> Task statement
Lift out, unaltered, the lines of the material below between the line holding "obj.matrix_parent_inverse = Matrix.Identity(4)" and the line holding "return part_box(node)[0].z", counting both.

-- start Rows --

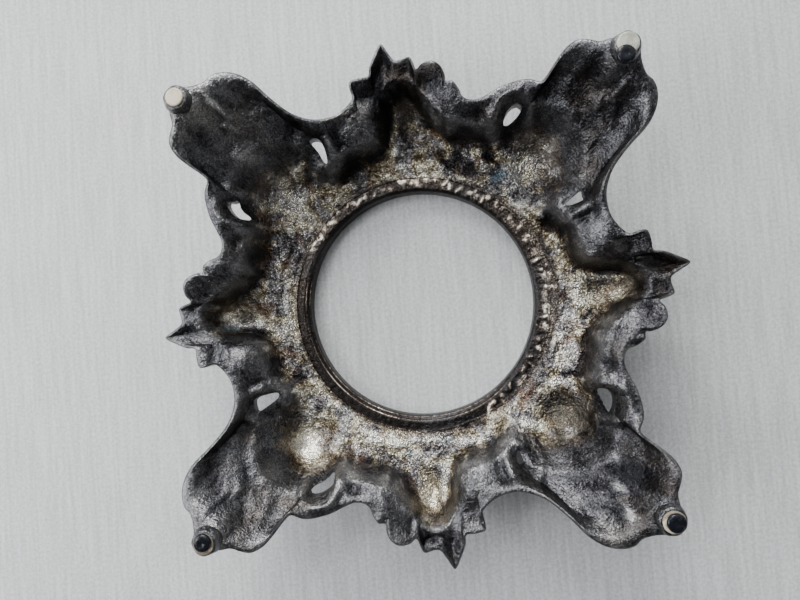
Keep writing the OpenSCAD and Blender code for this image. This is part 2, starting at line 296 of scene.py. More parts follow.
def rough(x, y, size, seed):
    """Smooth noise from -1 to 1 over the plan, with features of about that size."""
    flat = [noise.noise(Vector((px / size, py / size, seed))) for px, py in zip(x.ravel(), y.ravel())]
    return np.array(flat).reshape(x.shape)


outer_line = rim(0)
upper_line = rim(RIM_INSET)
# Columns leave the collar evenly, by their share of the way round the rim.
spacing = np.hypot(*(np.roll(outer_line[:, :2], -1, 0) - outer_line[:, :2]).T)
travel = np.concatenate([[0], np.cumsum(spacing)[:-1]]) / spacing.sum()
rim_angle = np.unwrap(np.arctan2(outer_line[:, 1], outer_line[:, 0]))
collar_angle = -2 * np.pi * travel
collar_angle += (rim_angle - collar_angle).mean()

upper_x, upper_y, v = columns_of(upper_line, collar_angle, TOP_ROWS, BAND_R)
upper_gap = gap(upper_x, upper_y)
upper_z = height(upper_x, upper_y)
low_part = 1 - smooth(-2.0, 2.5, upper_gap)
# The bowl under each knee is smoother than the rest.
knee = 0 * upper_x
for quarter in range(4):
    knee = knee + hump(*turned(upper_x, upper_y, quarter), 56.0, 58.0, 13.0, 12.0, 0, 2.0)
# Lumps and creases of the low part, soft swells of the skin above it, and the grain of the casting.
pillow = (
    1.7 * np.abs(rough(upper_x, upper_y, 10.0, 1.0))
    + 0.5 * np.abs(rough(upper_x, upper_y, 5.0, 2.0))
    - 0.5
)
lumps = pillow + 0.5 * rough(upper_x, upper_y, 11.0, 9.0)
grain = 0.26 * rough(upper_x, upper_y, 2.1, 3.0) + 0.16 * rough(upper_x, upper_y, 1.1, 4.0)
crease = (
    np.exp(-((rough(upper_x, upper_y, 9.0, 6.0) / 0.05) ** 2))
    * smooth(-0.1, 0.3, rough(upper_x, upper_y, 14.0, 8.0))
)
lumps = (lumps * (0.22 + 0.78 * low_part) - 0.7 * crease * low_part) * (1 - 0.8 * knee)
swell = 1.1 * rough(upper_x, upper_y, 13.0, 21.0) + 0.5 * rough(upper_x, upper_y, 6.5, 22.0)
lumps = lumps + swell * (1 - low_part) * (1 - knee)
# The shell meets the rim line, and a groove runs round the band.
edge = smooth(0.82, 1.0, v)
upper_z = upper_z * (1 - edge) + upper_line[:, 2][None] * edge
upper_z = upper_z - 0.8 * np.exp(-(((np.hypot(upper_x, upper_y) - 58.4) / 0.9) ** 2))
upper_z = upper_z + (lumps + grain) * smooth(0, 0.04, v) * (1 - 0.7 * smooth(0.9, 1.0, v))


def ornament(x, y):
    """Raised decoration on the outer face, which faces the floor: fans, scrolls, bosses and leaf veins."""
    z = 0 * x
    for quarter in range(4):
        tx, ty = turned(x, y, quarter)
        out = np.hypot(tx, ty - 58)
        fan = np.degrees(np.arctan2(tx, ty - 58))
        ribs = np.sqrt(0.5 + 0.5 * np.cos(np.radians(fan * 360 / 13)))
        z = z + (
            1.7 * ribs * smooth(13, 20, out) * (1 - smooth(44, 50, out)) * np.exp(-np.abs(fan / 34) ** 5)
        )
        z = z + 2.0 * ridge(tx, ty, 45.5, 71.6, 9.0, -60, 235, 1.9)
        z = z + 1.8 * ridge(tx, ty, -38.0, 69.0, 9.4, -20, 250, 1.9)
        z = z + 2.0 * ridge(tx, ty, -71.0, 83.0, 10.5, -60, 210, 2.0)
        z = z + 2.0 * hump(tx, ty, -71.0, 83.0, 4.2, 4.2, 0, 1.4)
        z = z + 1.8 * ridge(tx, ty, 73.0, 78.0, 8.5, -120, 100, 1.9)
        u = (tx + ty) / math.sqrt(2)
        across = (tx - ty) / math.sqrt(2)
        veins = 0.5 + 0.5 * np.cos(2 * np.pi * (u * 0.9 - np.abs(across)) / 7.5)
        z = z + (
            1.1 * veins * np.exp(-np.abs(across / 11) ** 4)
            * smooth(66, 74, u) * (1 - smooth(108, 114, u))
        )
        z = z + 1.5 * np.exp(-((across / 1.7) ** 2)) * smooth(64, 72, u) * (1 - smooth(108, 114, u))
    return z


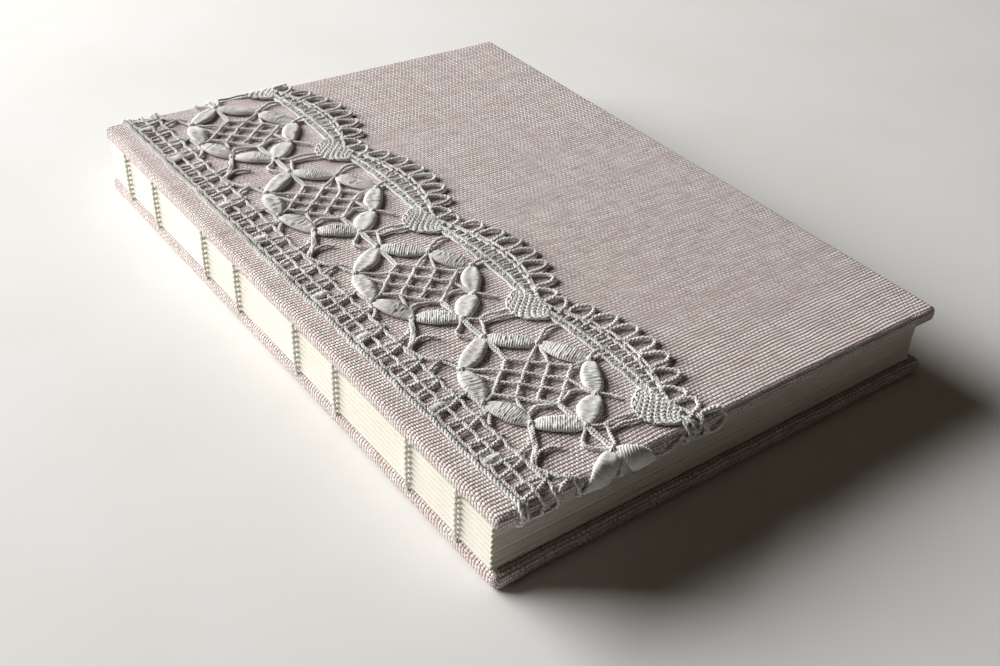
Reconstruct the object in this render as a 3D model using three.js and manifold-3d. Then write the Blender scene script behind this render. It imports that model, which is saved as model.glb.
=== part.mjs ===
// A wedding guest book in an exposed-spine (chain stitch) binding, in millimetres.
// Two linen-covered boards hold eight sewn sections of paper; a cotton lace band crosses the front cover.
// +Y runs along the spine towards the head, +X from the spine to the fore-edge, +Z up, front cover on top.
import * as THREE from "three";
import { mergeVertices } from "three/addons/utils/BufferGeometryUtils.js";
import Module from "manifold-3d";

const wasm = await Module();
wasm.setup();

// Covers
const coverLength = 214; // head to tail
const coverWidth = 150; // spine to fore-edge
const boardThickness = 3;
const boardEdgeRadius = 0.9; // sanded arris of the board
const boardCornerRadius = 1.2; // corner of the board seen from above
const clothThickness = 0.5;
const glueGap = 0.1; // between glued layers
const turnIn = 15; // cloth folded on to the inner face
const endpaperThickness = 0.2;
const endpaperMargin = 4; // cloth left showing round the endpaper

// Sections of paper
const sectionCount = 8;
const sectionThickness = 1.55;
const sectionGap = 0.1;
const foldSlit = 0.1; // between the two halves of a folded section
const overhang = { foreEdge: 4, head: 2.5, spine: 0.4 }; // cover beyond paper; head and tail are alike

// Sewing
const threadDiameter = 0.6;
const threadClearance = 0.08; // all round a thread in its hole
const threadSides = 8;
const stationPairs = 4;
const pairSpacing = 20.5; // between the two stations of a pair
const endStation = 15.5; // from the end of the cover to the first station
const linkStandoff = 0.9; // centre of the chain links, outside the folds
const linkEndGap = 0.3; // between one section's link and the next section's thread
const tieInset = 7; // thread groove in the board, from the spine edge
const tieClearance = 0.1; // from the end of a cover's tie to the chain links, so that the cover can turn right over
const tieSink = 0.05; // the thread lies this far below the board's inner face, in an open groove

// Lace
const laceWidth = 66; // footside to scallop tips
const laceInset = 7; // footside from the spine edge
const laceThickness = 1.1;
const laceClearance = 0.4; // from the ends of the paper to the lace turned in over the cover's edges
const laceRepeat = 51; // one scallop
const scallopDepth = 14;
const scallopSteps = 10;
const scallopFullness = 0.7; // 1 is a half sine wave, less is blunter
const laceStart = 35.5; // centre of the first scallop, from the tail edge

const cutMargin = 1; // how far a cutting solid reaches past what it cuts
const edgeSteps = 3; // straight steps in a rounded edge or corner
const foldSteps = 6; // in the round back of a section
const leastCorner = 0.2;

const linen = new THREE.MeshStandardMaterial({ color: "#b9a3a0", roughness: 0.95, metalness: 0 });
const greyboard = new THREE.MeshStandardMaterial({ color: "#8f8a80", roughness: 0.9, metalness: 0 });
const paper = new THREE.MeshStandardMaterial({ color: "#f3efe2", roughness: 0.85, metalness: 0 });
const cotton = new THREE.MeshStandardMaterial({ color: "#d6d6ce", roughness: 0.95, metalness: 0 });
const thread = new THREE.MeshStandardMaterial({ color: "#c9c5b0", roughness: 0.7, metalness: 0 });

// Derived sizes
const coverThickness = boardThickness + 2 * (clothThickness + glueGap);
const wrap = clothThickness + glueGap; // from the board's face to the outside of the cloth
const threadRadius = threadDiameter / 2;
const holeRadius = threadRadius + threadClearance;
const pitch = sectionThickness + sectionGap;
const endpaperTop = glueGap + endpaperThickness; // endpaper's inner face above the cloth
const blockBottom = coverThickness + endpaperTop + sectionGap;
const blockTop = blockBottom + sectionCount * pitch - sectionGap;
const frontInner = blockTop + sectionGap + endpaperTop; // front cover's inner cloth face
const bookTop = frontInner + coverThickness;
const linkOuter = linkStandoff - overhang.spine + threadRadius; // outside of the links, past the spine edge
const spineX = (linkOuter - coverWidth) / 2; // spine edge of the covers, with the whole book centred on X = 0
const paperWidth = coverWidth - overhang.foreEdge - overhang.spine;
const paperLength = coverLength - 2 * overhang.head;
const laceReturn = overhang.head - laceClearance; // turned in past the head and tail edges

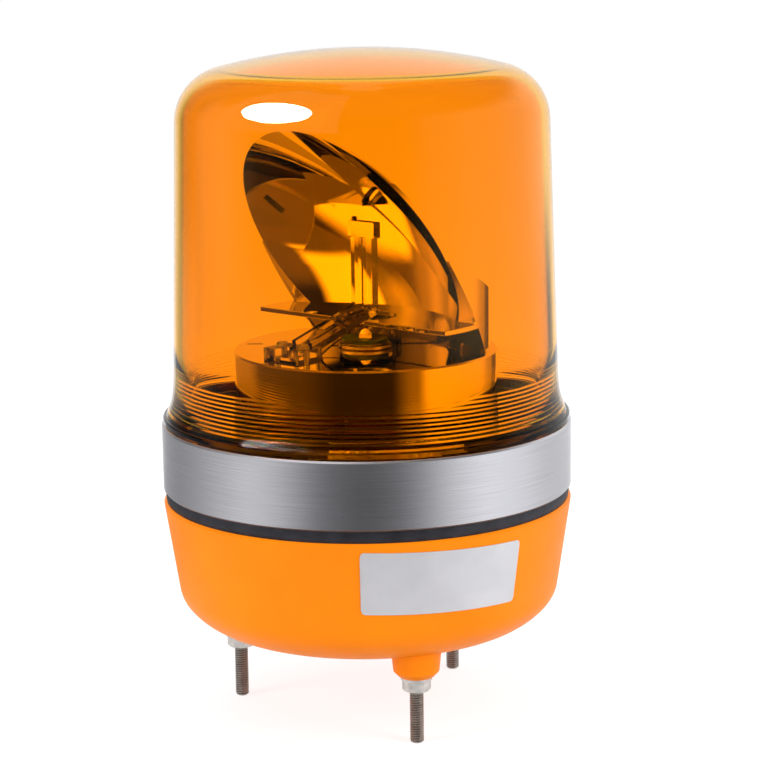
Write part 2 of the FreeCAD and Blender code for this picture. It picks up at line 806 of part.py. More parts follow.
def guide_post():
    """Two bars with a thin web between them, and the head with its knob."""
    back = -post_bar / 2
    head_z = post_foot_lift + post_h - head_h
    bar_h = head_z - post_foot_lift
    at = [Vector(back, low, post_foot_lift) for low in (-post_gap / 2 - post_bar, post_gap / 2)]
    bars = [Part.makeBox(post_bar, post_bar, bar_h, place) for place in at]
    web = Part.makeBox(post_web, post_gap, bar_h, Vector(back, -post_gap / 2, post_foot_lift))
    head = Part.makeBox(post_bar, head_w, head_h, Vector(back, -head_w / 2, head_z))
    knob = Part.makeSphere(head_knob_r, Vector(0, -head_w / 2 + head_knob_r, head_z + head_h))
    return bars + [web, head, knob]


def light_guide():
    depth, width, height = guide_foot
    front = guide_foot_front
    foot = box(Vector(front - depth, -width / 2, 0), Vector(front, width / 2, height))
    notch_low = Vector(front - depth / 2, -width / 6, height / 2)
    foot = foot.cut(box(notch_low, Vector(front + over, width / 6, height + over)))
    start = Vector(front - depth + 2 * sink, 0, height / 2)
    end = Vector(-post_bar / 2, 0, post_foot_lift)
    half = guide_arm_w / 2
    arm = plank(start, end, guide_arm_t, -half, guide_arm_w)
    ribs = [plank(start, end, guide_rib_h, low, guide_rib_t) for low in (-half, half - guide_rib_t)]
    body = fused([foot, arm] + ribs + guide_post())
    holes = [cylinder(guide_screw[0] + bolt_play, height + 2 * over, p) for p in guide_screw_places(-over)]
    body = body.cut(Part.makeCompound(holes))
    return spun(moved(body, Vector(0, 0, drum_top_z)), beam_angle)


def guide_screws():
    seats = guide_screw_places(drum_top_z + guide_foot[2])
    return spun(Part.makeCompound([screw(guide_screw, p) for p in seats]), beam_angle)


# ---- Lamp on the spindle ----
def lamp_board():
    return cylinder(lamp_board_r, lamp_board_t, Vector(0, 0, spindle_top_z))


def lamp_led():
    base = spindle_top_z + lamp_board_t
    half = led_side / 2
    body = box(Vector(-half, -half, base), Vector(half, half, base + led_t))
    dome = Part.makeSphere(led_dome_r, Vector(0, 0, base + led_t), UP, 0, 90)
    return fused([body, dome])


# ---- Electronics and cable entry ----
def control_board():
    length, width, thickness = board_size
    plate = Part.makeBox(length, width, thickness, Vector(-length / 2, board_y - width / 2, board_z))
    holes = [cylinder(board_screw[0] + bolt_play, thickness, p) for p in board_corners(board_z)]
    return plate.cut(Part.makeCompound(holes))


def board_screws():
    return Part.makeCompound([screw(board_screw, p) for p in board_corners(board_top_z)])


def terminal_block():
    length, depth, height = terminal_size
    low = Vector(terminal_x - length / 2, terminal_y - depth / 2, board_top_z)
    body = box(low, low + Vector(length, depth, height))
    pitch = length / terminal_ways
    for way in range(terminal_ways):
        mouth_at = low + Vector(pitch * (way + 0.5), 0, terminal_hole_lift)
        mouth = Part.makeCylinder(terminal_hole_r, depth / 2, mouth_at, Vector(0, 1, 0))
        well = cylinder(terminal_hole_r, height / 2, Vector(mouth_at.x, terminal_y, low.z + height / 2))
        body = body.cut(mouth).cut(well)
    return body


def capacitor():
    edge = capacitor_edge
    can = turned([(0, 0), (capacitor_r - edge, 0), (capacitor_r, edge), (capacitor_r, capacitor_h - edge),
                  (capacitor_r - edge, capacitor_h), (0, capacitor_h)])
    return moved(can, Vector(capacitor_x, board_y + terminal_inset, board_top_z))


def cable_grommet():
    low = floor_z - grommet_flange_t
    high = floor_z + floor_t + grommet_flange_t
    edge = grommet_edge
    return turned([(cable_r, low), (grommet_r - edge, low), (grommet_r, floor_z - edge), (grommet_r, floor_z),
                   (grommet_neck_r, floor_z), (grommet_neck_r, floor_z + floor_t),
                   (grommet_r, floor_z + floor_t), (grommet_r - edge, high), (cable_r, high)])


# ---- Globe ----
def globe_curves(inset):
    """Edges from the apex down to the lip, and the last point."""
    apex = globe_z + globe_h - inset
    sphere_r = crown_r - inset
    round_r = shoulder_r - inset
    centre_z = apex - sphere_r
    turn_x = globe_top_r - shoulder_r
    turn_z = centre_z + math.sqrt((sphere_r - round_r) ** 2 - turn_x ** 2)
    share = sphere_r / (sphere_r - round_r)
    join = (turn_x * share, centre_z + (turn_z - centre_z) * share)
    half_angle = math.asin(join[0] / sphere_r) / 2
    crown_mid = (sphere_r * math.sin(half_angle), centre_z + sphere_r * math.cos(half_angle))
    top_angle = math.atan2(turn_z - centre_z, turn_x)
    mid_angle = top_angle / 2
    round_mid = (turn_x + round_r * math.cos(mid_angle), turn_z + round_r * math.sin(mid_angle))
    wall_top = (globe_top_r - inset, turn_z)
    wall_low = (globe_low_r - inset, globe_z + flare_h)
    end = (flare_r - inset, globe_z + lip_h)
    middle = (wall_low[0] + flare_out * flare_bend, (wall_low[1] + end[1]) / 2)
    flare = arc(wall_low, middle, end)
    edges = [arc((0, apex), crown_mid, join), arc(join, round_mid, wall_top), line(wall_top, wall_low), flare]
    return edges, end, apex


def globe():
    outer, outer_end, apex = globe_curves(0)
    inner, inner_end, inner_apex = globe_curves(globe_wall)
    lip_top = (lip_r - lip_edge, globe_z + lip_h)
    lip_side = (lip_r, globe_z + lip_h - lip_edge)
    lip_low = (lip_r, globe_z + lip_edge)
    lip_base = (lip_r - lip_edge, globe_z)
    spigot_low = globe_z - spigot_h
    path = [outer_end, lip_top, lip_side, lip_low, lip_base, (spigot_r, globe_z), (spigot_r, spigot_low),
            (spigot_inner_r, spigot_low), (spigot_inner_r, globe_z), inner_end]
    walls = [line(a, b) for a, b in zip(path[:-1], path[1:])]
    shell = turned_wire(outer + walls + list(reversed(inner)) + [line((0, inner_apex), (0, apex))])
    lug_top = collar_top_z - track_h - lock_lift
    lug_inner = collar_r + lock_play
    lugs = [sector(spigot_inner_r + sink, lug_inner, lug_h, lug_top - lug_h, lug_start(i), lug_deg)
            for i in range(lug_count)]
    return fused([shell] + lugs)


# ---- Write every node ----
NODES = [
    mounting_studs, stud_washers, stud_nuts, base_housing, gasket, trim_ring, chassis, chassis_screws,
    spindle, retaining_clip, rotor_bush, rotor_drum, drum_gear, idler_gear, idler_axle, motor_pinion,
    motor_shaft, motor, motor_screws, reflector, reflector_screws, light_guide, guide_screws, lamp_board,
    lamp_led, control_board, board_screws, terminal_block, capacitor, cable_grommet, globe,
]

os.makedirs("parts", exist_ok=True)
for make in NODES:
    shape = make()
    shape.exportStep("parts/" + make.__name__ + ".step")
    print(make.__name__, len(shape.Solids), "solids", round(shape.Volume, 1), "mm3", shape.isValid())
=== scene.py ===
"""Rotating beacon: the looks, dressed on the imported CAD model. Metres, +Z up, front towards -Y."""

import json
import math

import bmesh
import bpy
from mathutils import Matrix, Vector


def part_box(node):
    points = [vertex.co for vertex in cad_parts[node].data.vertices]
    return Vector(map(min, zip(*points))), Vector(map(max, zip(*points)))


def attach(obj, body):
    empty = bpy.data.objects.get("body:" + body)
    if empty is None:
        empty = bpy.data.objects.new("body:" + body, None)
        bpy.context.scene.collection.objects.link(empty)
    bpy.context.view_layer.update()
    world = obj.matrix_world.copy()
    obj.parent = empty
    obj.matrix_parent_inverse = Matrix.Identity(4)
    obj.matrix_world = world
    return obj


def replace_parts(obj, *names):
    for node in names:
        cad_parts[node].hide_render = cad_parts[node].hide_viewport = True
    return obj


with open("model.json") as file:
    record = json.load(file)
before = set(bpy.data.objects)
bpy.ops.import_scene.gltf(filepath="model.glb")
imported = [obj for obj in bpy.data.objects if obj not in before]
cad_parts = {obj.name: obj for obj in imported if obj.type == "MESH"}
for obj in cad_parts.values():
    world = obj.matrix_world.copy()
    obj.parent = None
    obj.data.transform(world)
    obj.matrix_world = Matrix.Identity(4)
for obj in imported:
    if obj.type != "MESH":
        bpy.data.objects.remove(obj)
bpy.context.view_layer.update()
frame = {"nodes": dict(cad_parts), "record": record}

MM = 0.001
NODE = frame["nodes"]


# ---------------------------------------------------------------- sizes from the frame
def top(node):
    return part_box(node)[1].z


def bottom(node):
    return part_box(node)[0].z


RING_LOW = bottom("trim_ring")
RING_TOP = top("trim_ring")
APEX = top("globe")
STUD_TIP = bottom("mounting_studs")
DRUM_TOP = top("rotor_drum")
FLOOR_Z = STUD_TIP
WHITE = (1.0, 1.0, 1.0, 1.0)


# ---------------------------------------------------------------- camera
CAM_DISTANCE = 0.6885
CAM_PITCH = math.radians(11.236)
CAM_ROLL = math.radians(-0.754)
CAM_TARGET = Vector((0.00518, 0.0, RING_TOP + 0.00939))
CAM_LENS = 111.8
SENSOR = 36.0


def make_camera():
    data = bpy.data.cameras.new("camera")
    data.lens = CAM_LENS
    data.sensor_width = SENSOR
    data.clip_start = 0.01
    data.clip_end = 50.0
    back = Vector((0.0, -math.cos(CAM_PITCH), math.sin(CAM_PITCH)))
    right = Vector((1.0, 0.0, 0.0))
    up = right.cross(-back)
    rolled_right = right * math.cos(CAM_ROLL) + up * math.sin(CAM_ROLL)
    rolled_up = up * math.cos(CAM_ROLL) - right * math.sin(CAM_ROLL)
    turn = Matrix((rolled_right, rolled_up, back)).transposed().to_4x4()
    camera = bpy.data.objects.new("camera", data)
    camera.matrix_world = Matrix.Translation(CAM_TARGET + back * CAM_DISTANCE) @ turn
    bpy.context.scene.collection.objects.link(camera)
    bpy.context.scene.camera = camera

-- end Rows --

> Response to the task
    obj.matrix_parent_inverse = Matrix.Identity(4)
    obj.matrix_world = world
    return obj


def replace_parts(obj, *names):
    for node in names:
        cad_parts[node].hide_render = cad_parts[node].hide_viewport = True
    return obj


with open("model.json") as file:
    record = json.load(file)
before = set(bpy.data.objects)
bpy.ops.import_scene.gltf(filepath="model.glb")
imported = [obj for obj in bpy.data.objects if obj not in before]
cad_parts = {obj.name: obj for obj in imported if obj.type == "MESH"}
for obj in cad_parts.values():
    world = obj.matrix_world.copy()
    obj.parent = None
    obj.data.transform(world)
    obj.matrix_world = Matrix.Identity(4)
for obj in imported:
    if obj.type != "MESH":
        bpy.data.objects.remove(obj)
bpy.context.view_layer.update()
frame = {"nodes": dict(cad_parts), "record": record}

MM = 0.001
NODE = frame["nodes"]


# ---------------------------------------------------------------- sizes from the frame
def top(node):
    return part_box(node)[1].z


def bottom(node):
    return part_box(node)[0].z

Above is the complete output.